Strawn’s girlfriend, Julia Lanz, 43, shared the link to the fundraiser to a couple popular Juneau Facebook pages, which caused an uproar online among commentors.
“Get the —- out,” one person wrote. “Nobody in their right mind is going to help you.”
“Wrongly accused?!” someone else chimed in. “How is that possible it was only him and another woman in that house when this guy was shot in the head.”
In a phone interview Friday, Lanz said she strongly believes her boyfriend is innocent. She confirmed he was a drug user — prosecutors signaled as much in the courtroom last week, but said the evidence is still pending — but Lanz said he had been trying to “clean up his act” recently because he has a son and is expecting a child with Lanz in June.
“I would like to let everyone know that he’s not a monster,” she said.
Lanz used to work at the Juneau Safeway as well. She said she quit in September 2014, and Strawn quit a month or two after her.
At the store on Monday afternoon, a few of people in the crowd released a handful of purple balloons into the air in Cook’s memory. They floated above the store as people craned their necks to watch.

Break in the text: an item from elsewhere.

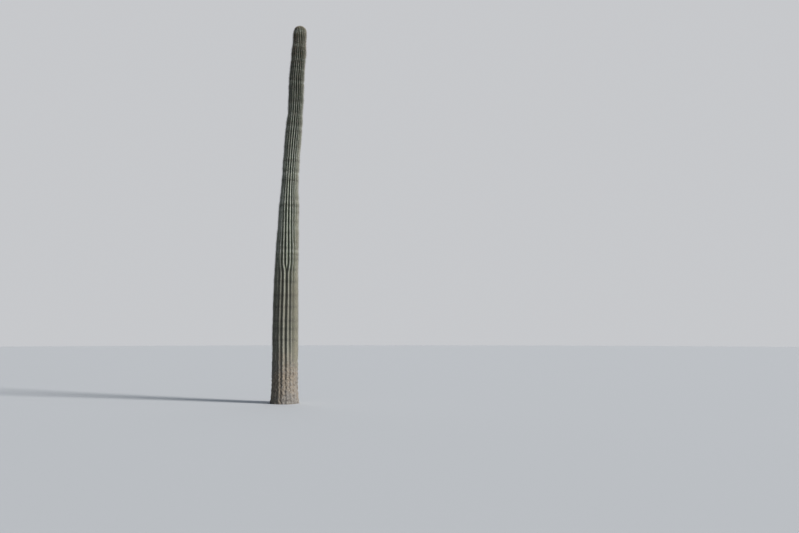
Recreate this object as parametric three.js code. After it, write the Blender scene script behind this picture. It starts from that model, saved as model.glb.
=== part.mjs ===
// A saguaro cactus: one tall ribbed column with no arms, rooted in the ground.
// Millimetres, +Z up. The origin is the middle of the flat cut at ground level.
// The front looks along -Y, and the column leans to its right, along +X.
import * as THREE from 'three';

// Driving dimensions
const skinHeight = 7995;

// How far the middle of the column has leaned at a few heights
const lean = [
  [0, 0],
  [2400, 0],
  [3100, 15],
  [4000, 41],
  [4600, 58],
  [5300, 93],
  [6250, 157],
  [6850, 171],
  [7400, 209],
  [8030, 238],
];

// Radius of the rib crests at a few heights, from the flared foot to the tip
const taper = [
  [0, 304],
  [110, 284],
  [420, 269],
  [1200, 260],
  [2100, 250],
  [2900, 234],
  [3400, 223],
  [3760, 207],
  [4050, 202],
  [4560, 169],
  [5000, 167],
  [5650, 166],
  [6200, 154],
  [6900, 150],
  [7430, 147],
  [7620, 131],
  [7860, 127],
];
// Narrow rings that dry years left in the column
const waists = [
  { height: 7230, inset: 8, reach: 120 },
  { height: 6110, inset: 10, reach: 100 },
  { height: 5220, inset: 7, reach: 150 },
];
const domeHeight = 135;
const domeBluntness = 2.8;

// Ribs
const ribCount = 22;
const firstRibDirection = THREE.MathUtils.degToRad(-82);
// How far, in radians, the ribs have turned round the column at a few heights
const ribTwist = [
  [0, 0.03],
  [1400, -0.02],
  [2700, 0],
  [4300, -0.2],
  [6000, -0.17],
  [7995, -0.2],
];
// Ribs that start above the ground, in the groove between two older ones
const lateRibs = [
  { rib: 0, start: 2720 },
  { rib: 9, start: 3280 },
];
const unopenedWidth = 0.1;
const widensFrom = -70;
const widensTo = 210;
const risesFrom = -20;
const risesTo = 150;
const spinesFrom = 140;
const ribWidthSpread = 0.07;
const ribWidthPattern = 2.4;
const ribDepths = [
  [0, 9],
  [600, 18],
  [1600, 36],
  [4000, 48],
  [7400, 36],
  [7995, 8],
];
const grooveSharpness = 1.3;
const deepestGroove = 1 / 3;
const columnsPerRib = 4;

// Heights of the rings of faces
const footRings = [0, 45, 110, 230, 420];
const bandPitch = 222;
const domeRingCount = 5;

// Rows of spines along the rib crests
const touchGap = 0.3;
const spineRowStart = 640;
const spineRowBreak = 3900;
const spineRowEnd = 7900;
const spineReach = 34;
const spineStripWidth = 9;
const spineStripRise = 6;

// Tuft over the growing tip
const tuftTop = 8030;
const tuftRingCount = 2;
const tuftLift = 0.8;
const tuftSpread = 1.1;
const tuftRim = 6;
const tuftTeeth = 22;
const tuftTooth = 20;

// A smooth value between [height, value] stations, and the end values past them
function between(stations, height) {
  const last = stations.length - 1;
  if (height <= stations[0][0]) return stations[0][1];
  if (height >= stations[last][0]) return stations[last][1];
  const slope = (i) => {
    const [before, after] = [Math.max(i - 1, 0), Math.min(i + 1, last)];
    const rise = stations[after][1] - stations[before][1];
    return rise / (stations[after][0] - stations[before][0]);
  };
  const upper = stations.findIndex(([at]) => at > height);
  const [low, high] = [stations[upper - 1], stations[upper]];
  const span = high[0] - low[0];
  const t = (height - low[0]) / span;
  const t2 = t * t;
  const t3 = t2 * t;
  return (
    low[1] * (2 * t3 - 3 * t2 + 1) +
    high[1] * (3 * t2 - 2 * t3) +
    slope(upper - 1) * span * (t3 - 2 * t2 + t) +
    slope(upper) * span * (t3 - t2)
  );
}

// Where the middle of the column is at a height
function axisAt(height) {
  return new THREE.Vector3(between(lean, height), 0, height);
}

// Radius at the rib crests, rounded in to the tip
function crestRadius(height) {
  let radius = between(taper, height);
  for (const { height: at, inset, reach } of waists) {
    radius -= inset * Math.exp(-(((height - at) / reach) ** 2));
  }
  const intoDome = (height - (skinHeight - domeHeight)) / domeHeight;
  if (intoDome <= 0) return radius;
  const left = 1 - Math.min(intoDome, 1) ** domeBluntness;
  return radius * left ** (1 / domeBluntness);
}

// Every rib in turn: its share of the girth, and the height where it starts if it is a late one
const ribs = Array.from({ length: ribCount }, (_, rib) => ({
  share: 1 + ribWidthSpread * Math.sin(ribWidthPattern * rib * rib),
  start: lateRibs.find((late) => late.rib === rib)?.start ?? -Infinity,
}));

function ribShare({ share, start }, height) {
  const opening = THREE.MathUtils.smoothstep(height, start + widensFrom, start + widensTo);
  return share * THREE.MathUtils.lerp(unopenedWidth, 1, opening);
}

// Direction, in radians, of a place across a rib: 0 at one groove and 1 at the next
function directionOf(rib, across, height) {
  const shares = ribs.map((each) => ribShare(each, height));
  const girth = shares.reduce((sum, share) => sum + share, 0);
  const before = shares.slice(0, rib).reduce((sum, share) => sum + share, 0);
  const turned = (before + across * shares[rib] - shares[0] / 2) / girth;
  return firstRibDirection + between(ribTwist, height) + 2 * Math.PI * turned;
}

// How far the skin lies in from the crest radius, across one rib
function grooveDepth(rib, across, height) {
  const { start } = ribs[rib];
  const risen = THREE.MathUtils.smoothstep(height, start + risesFrom, start + risesTo);
  const inFromCrest = Math.abs(2 * across - 1) ** grooveSharpness;
  return between(ribDepths, height) * THREE.MathUtils.lerp(1, inFromCrest, risen);
}

// A point of the skin, or one that stands out from it by a distance
function skinPoint(rib, across, height, out = 0, aside = 0) {
  const direction = directionOf(rib, across, height);
  const crest = crestRadius(height);
  const easing = Math.min(1, (deepestGroove * crest) / between(ribDepths, height));
  const depth = easing * grooveDepth(rib, across, height);
  const outward = new THREE.Vector3(Math.cos(direction), Math.sin(direction), 0);
  const sideways = new THREE.Vector3(-outward.y, outward.x, 0);
  const point = axisAt(height).addScaledVector(outward, crest - depth + out);
  return point.addScaledVector(sideways, aside);
}

// Ring heights, closer together at the foot and over the tip
const straightTop = skinHeight - domeHeight;
const straightStart = footRings.at(-1);
const straightCount = Math.round((straightTop - straightStart) / bandPitch);
const ringHeights = [
  ...footRings,
  ...Array.from({ length: straightCount }, (_, k) => {
    return straightStart + ((straightTop - straightStart) * (k + 1)) / straightCount;
  }),
  ...Array.from({ length: domeRingCount }, (_, k) => {
    return straightTop + domeHeight * Math.sin((0.5 * Math.PI * (k + 1)) / (domeRingCount + 1));
  }),
];

// The column: a lathe-turned blank whose rings are then pressed into ribs
function columnGeometry() {
  const profile = [
    new THREE.Vector2(0, 0),
    ...ringHeights.map((height) => new THREE.Vector2(crestRadius(height), height)),
    new THREE.Vector2(0, skinHeight),
  ];
  const columnCount = ribCount * columnsPerRib;
  const blank = new THREE.LatheGeometry(profile, columnCount);
  const places = blank.getAttribute('position');
  for (let column = 0; column <= columnCount; column += 1) {
    const rib = Math.floor(column / columnsPerRib) % ribCount;
    const across = (column % columnsPerRib) / columnsPerRib;
    profile.forEach((point, row) => {
      const onAxis = row === 0 || row === profile.length - 1;
      const place = onAxis ? axisAt(point.y) : skinPoint(rib, across, point.y);
      places.setXYZ(column * profile.length + row, place.x, place.y, place.z);
    });
  }
  return blank;
}

// A closed blade that follows a rib crest, with one tooth to each ring of faces
function spineRowGeometry(rib, from, to) {
  const crest = (height, out, aside) => skinPoint(rib, 0.5, height, out, aside);
  const start = Math.max(from, ribs[rib].start + spinesFrom);
  const heights = ringHeights.filter((height) => height >= start && height <= to);
  const corners = [];
  heights.forEach((height, k) => {
    const half = spineStripWidth / 2;
    corners.push(crest(height, touchGap, -half), crest(height, touchGap, half));
    corners.push(crest(height, spineStripRise, 0));
    if (k + 1 < heights.length) {
      corners.push(crest((height + heights[k + 1]) / 2, spineReach, 0));
    }
  });
  // The lower end is lifted clear of the row below
  corners.slice(0, 3).forEach((corner) => corner.setZ(corner.z + touchGap));
  const faces = [[0, 1, 2]];
  for (let k = 0; k + 1 < heights.length; k += 1) {
    const [near, far, ridge, tooth] = [0, 1, 2, 3].map((n) => 4 * k + n);
    const [nextNear, nextFar, nextRidge] = [4, 5, 6].map((n) => 4 * k + n);
    faces.push([near, nextNear, far], [far, nextNear, nextFar]);
    faces.push([near, ridge, tooth], [near, tooth, nextNear], [nextNear, tooth, nextRidge]);
    faces.push([far, tooth, ridge], [far, nextFar, tooth], [nextFar, nextRidge, tooth]);
  }
  const end = 4 * (heights.length - 1);
  faces.push([end, end + 2, end + 1]);
  const geometry = new THREE.BufferGeometry().setFromPoints(corners);
  geometry.setIndex(faces.flat());
  return geometry;
}

// A low cap of felt and bristles over the tip, toothed round its rim
function tuftGeometry() {
  const underside = ringHeights.slice(-tuftRingCount).reverse();
  const rimHeight = underside.at(-1);
  const rimRadius = crestRadius(rimHeight) * tuftSpread;
  const profile = [
    new THREE.Vector2(0, skinHeight + tuftLift),
    ...underside.map((height) => new THREE.Vector2(crestRadius(height), height + tuftLift)),
    new THREE.Vector2(rimRadius, rimHeight + tuftRim),
    new THREE.Vector2(rimRadius / 2, (skinHeight + tuftTop) / 2),
    new THREE.Vector2(0, tuftTop),
  ];
  const cap = new THREE.LatheGeometry(profile, 2 * tuftTeeth);
  const places = cap.getAttribute('position');
  const rimRow = 1 + tuftRingCount;
  for (let column = 1; column < 2 * tuftTeeth; column += 2) {
    const index = column * profile.length + rimRow;
    places.setY(index, places.getY(index) + tuftTooth);
  }
  cap.rotateX(Math.PI / 2);
  cap.translate(axisAt(skinHeight).x, 0, 0);
  return cap;
}

// Materials
const skinFinish = { color: 0x6f7a5a, roughness: 0.72, metalness: 0 };
const spineFinish = { color: 0xb9ad90, roughness: 0.8, metalness: 0 };
const tuftFinish = { color: 0xa8946a, roughness: 0.9, metalness: 0 };

function part(name, geometry, finish) {
  const mesh = new THREE.Mesh(geometry, new THREE.MeshStandardMaterial(finish));
  mesh.name = name;
  return mesh;
}

// Each row is in two lengths, which meet where the column bends
const breakRing = ringHeights.find((height) => height >= spineRowBreak);
const lengths = [
  { name: 'lower', from: spineRowStart, to: breakRing },
  { name: 'upper', from: breakRing, to: spineRowEnd },
];

const saguaro = new THREE.Group();
saguaro.add(part('trunk', columnGeometry(), skinFinish));
for (let rib = 0; rib < ribCount; rib += 1) {
  const number = String(rib + 1).padStart(2, '0');
  for (const { name, from, to } of lengths) {
    saguaro.add(part(`spine_row_${number}_${name}`, spineRowGeometry(rib, from, to), spineFinish));
  }
}
saguaro.add(part('crown_tuft', tuftGeometry(), tuftFinish));

export default saguaro;
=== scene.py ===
# The looks of a saguaro cactus: its ribbed skin, corky foot, felt pads and spines.
# Metres, +Z up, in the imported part's own frame. The front looks along -Y.
import math

import bpy
import numpy as np
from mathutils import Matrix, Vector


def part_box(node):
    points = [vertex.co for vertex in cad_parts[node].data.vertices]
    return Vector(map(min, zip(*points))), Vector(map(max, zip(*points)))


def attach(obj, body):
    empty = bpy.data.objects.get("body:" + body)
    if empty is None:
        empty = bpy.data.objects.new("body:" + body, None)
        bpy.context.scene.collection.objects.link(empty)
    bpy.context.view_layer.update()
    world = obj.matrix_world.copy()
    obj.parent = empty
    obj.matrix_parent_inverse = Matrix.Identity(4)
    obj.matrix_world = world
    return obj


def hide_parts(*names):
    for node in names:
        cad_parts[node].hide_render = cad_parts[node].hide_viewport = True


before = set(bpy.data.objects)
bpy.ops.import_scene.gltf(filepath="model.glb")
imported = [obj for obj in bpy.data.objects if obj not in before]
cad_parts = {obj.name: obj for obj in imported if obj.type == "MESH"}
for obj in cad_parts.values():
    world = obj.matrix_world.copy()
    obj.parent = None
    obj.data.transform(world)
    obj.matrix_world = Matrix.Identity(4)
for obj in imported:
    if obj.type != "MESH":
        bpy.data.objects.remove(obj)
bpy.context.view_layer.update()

# The column, as in the part's source, in metres
SKIN_HEIGHT = 7.995
LEAN = [
    (0.0, 0.0),
    (2.4, 0.0),
    (3.1, 0.015),
    (4.0, 0.041),
    (4.6, 0.058),
    (5.3, 0.093),
    (6.25, 0.157),
    (6.85, 0.171),
    (7.4, 0.209),
    (8.03, 0.238),
]
TAPER = [
    (0.0, 0.304),
    (0.11, 0.284),
    (0.42, 0.269),
    (1.2, 0.260),
    (2.1, 0.250),
    (2.9, 0.234),
    (3.4, 0.223),
    (3.76, 0.207),
    (4.05, 0.202),
    (4.56, 0.169),
    (5.0, 0.167),
    (5.65, 0.166),
    (6.2, 0.154),
    (6.9, 0.150),
    (7.43, 0.147),
    (7.62, 0.131),
    (7.86, 0.127),
]
# Height, inset and reach of the narrow rings
WAISTS = [(7.23, 0.008, 0.12), (6.11, 0.010, 0.10), (5.22, 0.007, 0.15)]
DOME_HEIGHT = 0.135
DOME_FOOT = SKIN_HEIGHT - DOME_HEIGHT
DOME_BLUNTNESS = 2.8

# Ribs, as in the part's source
RIB_COUNT = 22
FIRST_RIB_DIRECTION = math.radians(-82)
RIB_TWIST = [(0.0, 0.03), (1.4, -0.02), (2.7, 0.0), (4.3, -0.2), (6.0, -0.17), (SKIN_HEIGHT, -0.2)]
RIB_WIDTH_SPREAD = 0.07
RIB_WIDTH_PATTERN = 2.4
RIB_DEPTHS = [
    (0.0, 0.009),
    (0.6, 0.018),
    (1.6, 0.036),
    (4.0, 0.048),
    (7.4, 0.036),
    (SKIN_HEIGHT, 0.008),
]
GROOVE_SHARPNESS = 1.3
DEEPEST_GROOVE = 1 / 3
# Late ribs and the heights at which they start. The others start well under the ground
LATE_RIBS = {0: 2.72, 9: 3.28}
UNDER_GROUND = -10.0
UNOPENED_WIDTH = 0.1
# Measured from a late rib's start: where it widens, stands out and gets its first spines
WIDENS_FROM, WIDENS_TO = -0.07, 0.21
RISES_FROM, RISES_TO = -0.02, 0.15
SPINES_FROM = 0.14

# The skin's mesh: places across one rib, and the step between areoles up it and at the tip
PLACES_ACROSS = [0.0, 0.1, 0.25, 0.4, 0.5, 0.6, 0.75, 0.9]
CREST = 0.5
AREOLE_STEP = 0.0295
TIP_AREOLE_STEP = 0.011
# Distances down from the tip, along a crest, between which the step grows
STEP_GROWS = [0.03, 0.35]
# How finely the crests' profile is followed, up the column, over the dome and under the crown
COLUMN_SAMPLES = 4000
DOME_SAMPLES = 900
CROWN_SAMPLES = 2000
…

“Love you!” one person called out loud.
Wheeler said she thought a balloon release seemed like a fitting tribute to Cook, saying it represents “a good spirit going up.” Safeways across Alaska followed suit, and stores from Anchorage to Nome released balloons in Cook’s honor. Alaska Airlines released balloons in Cook’s honor on Monday, too.
“All I can hope is that something good comes out of this, that there’s some sort of closure for everyone, like there’s some sort of peace and happiness we can find,” Wheeler said. “So we thought with a balloon memorial release, it would be a way of basically a good spirit going up, and it just keeps rising the way it should.”